Corpus of Arabic Link Spam

Corpus of Arabic Link Spam

This is the first Arabic Link Spam Corpus, it is collected by Heider A. Wahsheh, as a part of Arabic Web spam detection researches, used in (Wahsheh H. A., Al-Kabi M. N., and Alsmadi I. (2012). Evaluating Arabic Spam Classifiers Using Link Analysis, The 3rd International Conference on Information and Communication Systems (ICICS 2012), ACM, Irbid, Jordan, (April 3-5, 2012)). It is consist of around 3,000 Arabic link spam Web pages, during the time period from April 2011 to September 2011.

Web Link Validator tool was used; which is powerful, comprehensive site management and link checker tool that helps webmasters automate the process of website testing. The software performs a thorough analysis of website pages and includes the following checks: finds broken links, HTML coding errors, slow-loading, and outdated, we have used this tool with the condition, which provides retrieve the links from the specified page only:

Classification Web pages based on having access to set of features extracted from URLs to distinguish between spam and non-spam. We can summarize the features used as following:

1. The number of external links within the Web page under consideration.
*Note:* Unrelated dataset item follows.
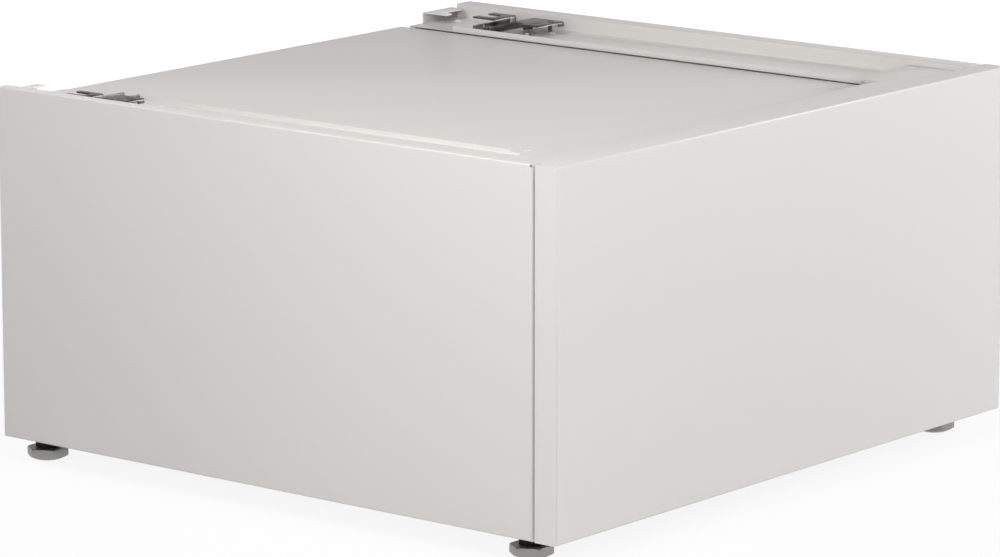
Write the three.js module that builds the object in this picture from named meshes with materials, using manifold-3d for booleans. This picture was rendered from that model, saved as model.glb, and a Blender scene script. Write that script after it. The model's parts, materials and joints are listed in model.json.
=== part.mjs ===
// Pedestal drawer that stands under a washing machine: a lacquered sheet-steel cabinet on four
// levelling feet, with a full-extension drawer on ball slides and two clamps for the machine's feet.
// Millimetres. X runs to the right seen from the front, Y to the back, Z up from the floor.

import * as THREE from 'three';
import { mergeVertices } from 'three/addons/utils/BufferGeometryUtils.js';
import Module from 'manifold-3d';

const wasm = await Module();
wasm.setup();

// ---------- driving dimensions ----------

const width = 597;
const depth = 618;
const bodyHeight = 300;
const footHeight = 20;

const panelSheet = 1.2;
const frameSheet = 1.5;
const bracketSheet = 2;
const drawerSheet = 1;
const clearance = 0.3;
const edgeRadius = 1.8;

const sidePanelDepth = 21.3;
const frontPanelDepth = 11.5;
const frontGap = 3;
const plateRecess = 13.4;
const channelRecess = 12.4;
const slideTravel = 500;

// ---------- derived places ----------

const left = -width / 2;
const right = width / 2;
const front = -depth / 2;
const back = depth / 2;
const bottom = footHeight;
const top = footHeight + bodyHeight;

const frameRight = right - sidePanelDepth - 1;
const frameCentre = (left + frameRight) / 2;
const frameHalf = (frameRight - left) / 2;
const insideLeft = left + panelSheet + clearance;
const insideRight = frameRight - panelSheet - clearance;
const plateTop = top - plateRecess;
const channelFloor = top - channelRecess;

const wallFront = front + frontPanelDepth + 2.3;
const railFront = wallFront + panelSheet + clearance;
const rearSkin = back - panelSheet - clearance;
const frontLipY = -231.2;
const rearLipY = 218.5;
const rimY = 287;

const railBottom = bottom + panelSheet + clearance;
const footInset = { side: 24.3, front: 28, rear: 32 };

// ---------- finishes ----------

const lacquer = { color: 0xe3e3de, roughness: 0.38, metalness: 0 };
const zincSteel = { color: 0xb4b6b8, roughness: 0.36, metalness: 0.9 };
const darkSteel = { color: 0x4a4845, roughness: 0.42, metalness: 0.85 };
const blackSteel = { color: 0x232220, roughness: 0.5, metalness: 0.6 };
const castZinc = { color: 0x96928e, roughness: 0.42, metalness: 0.7 };
const rubber = { color: 0x3a3a3a, roughness: 0.8, metalness: 0 };

const pedestal = new THREE.Group();

function addPart(name, shape, finish) {
  const geometry = shape.isBufferGeometry ? shape : geometryOf(shape);
  const mesh = new THREE.Mesh(geometry, new THREE.MeshStandardMaterial(finish));
  mesh.name = name;
  pedestal.add(mesh);
}

// ---------- solids and booleans ----------

function solidOf(geometry) {
  const bare = geometry.clone();
  bare.deleteAttribute('normal');
  bare.deleteAttribute('uv');
  const merged = mergeVertices(bare, 1e-4);
  const vertProperties = new Float32Array(merged.attributes.position.array);
  const triVerts = new Uint32Array(merged.index.array);
  return new wasm.Manifold(new wasm.Mesh({ numProp: 3, vertProperties, triVerts }));
}

function geometryOf(solid) {
  const { vertProperties, triVerts } = solid.getMesh();
  const geometry = new THREE.BufferGeometry();
  geometry.setAttribute('position', new THREE.BufferAttribute(vertProperties, 3));
  geometry.setIndex(new THREE.BufferAttribute(triVerts, 1));
  geometry.computeVertexNormals();
  return geometry;
}

function join(...geometries) {
  return geometries.map(asSolid).reduce((sum, next) => sum.add(next));
}

function cut(base, ...tools) {
  return tools.map(asSolid).reduce((rest, tool) => rest.subtract(tool), asSolid(base));
}

function common(one, other) {
  return asSolid(one).intersect(asSolid(other));
}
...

2. The number of internal links within the Web page under consideration.

3. The total number of links (the internal and external) within the Web page under consideration.

4. The total number of good (worked) links, and the number of internal and external good links within the Web page under consideration.

5. The total number of broken links, and the number of internal and external broken links within the Web page under consideration.

6. The total number of redirected links and the number of internal and external redirected links within the Web page under consideration.

7. The percent of each links (internal, external, good, broken, and redirect) within the Web page under consideration.